** What is asked **
Return all of the lines below exactly as they are.

** Collected data **

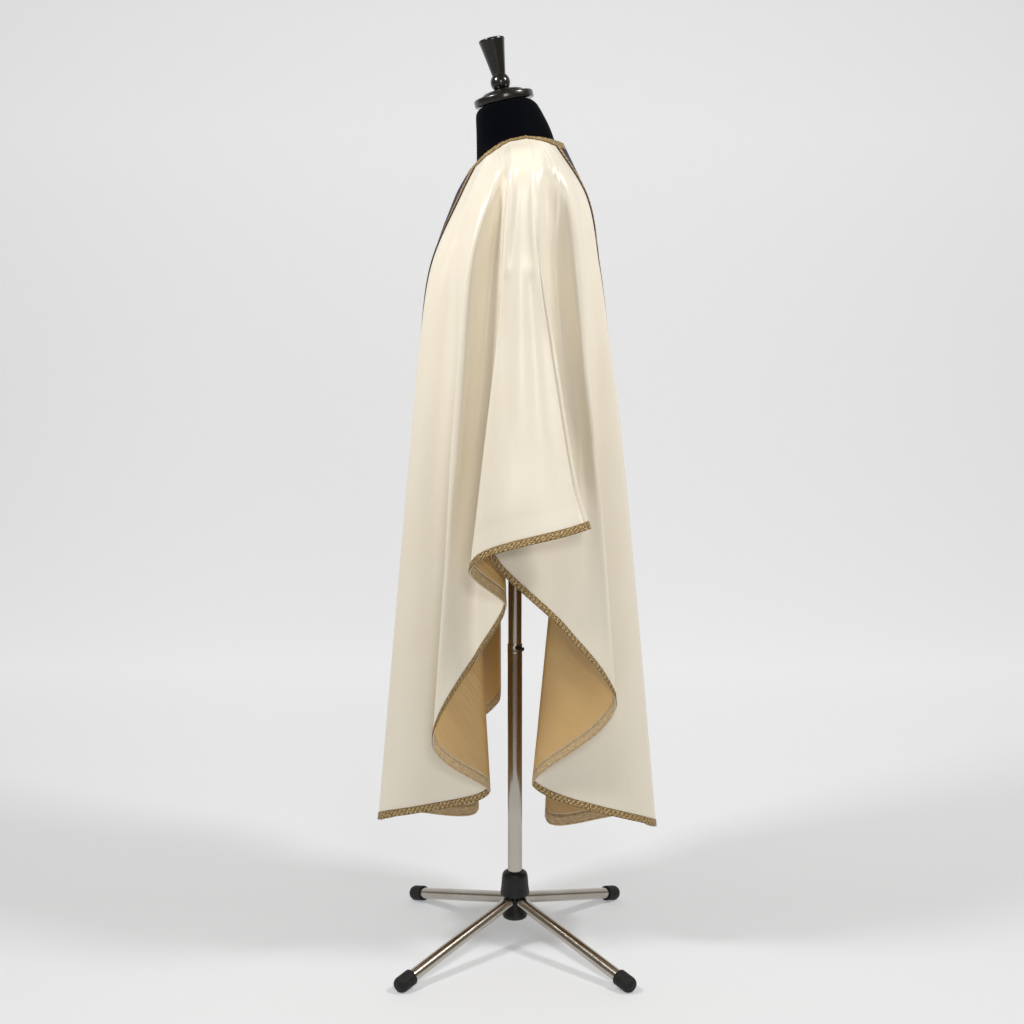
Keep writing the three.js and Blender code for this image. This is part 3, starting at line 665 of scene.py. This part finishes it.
orphreys = {}
for side, centre in PANEL_MIDDLES.items():
    widths = np.linspace(-ORPHREY_HALF, ORPHREY_HALF, ORPHREY_COLUMNS + 1)
    lines, downs = strip_grid(centre, widths)
    outer = sheet_points(lines, downs, SEAM_GAP + ORPHREY)
    inner = sheet_points(lines, downs, SEAM_GAP)
    orphreys[side] = wall(f"{side}_silk_orphrey", outer, inner, *cloth_places(outer))
    settle(orphreys[side], silk, "form", [f"{side}_orphrey"])

# ------------------------------------------------------------------ gold braid
# Woven gold galloon, 14 mm wide with a cord along each edge, is sewn along both edges of
# each orphrey, round the neck and round the whole hem.
BRAID = 1.2
# shares of the width and of the thickness, from one edge of the braid to the other
BRAID_SECTION = (
    (0, 0.45), (0.05, 0.95), (0.1, 1.0), (0.17, 0.6), (0.34, 0.75), (0.5, 1.0),
    (0.66, 0.75), (0.83, 0.6), (0.9, 1.0), (0.95, 0.95), (1, 0.45),
)
BRAID_ACROSS, braid_heights = np.array(BRAID_SECTION).T
BRAID_THICK = BRAID * braid_heights
ZIGZAG = 0.0085                             # metres along the braid from one point to the next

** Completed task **
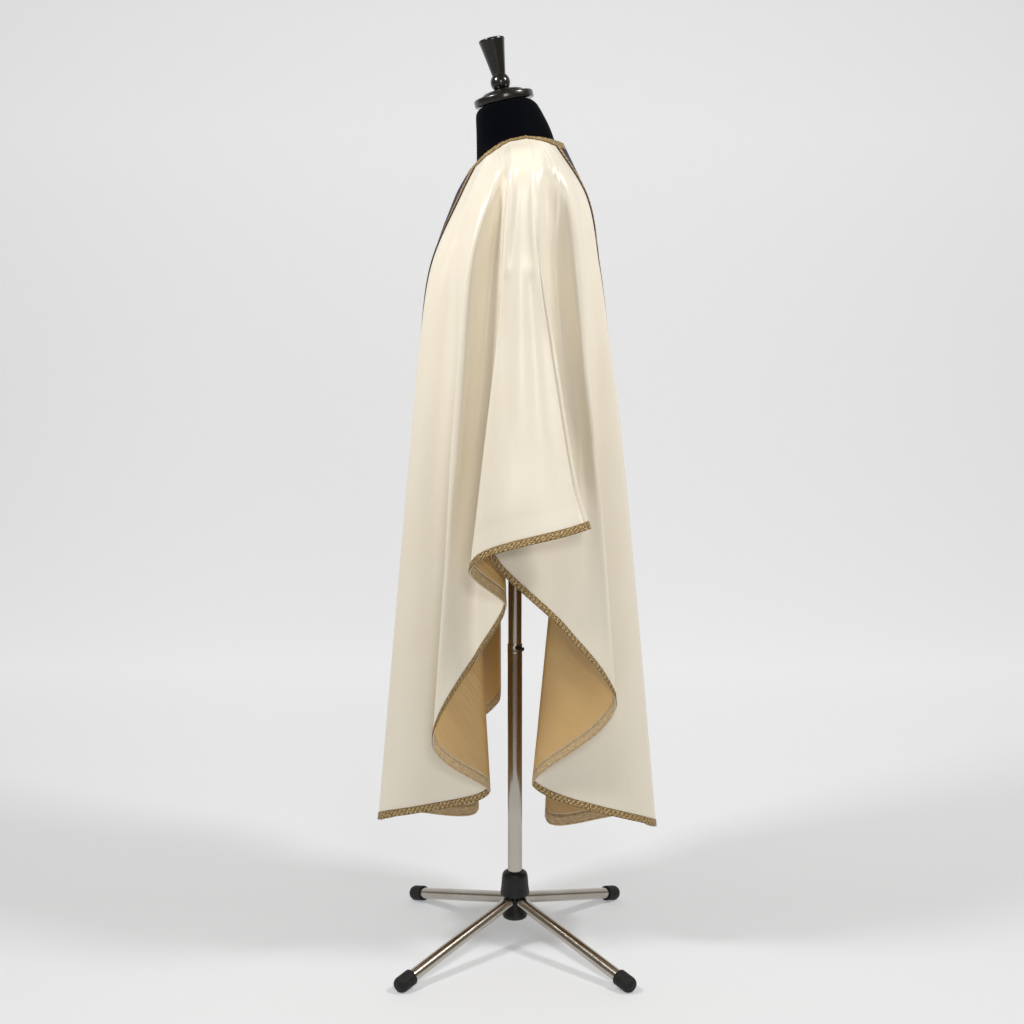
Keep writing the three.js and Blender code for this image. This is part 3, starting at line 665 of scene.py. This part finishes it.
orphreys = {}
for side, centre in PANEL_MIDDLES.items():
    widths = np.linspace(-ORPHREY_HALF, ORPHREY_HALF, ORPHREY_COLUMNS + 1)
    lines, downs = strip_grid(centre, widths)
    outer = sheet_points(lines, downs, SEAM_GAP + ORPHREY)
    inner = sheet_points(lines, downs, SEAM_GAP)
    orphreys[side] = wall(f"{side}_silk_orphrey", outer, inner, *cloth_places(outer))
    settle(orphreys[side], silk, "form", [f"{side}_orphrey"])

# ------------------------------------------------------------------ gold braid
# Woven gold galloon, 14 mm wide with a cord along each edge, is sewn along both edges of
# each orphrey, round the neck and round the whole hem.
BRAID = 1.2
# shares of the width and of the thickness, from one edge of the braid to the other
BRAID_SECTION = (
    (0, 0.45), (0.05, 0.95), (0.1, 1.0), (0.17, 0.6), (0.34, 0.75), (0.5, 1.0),
    (0.66, 0.75), (0.83, 0.6), (0.9, 1.0), (0.95, 0.95), (1, 0.45),
)
BRAID_ACROSS, braid_heights = np.array(BRAID_SECTION).T
BRAID_THICK = BRAID * braid_heights
ZIGZAG = 0.0085                             # metres along the braid from one point to the next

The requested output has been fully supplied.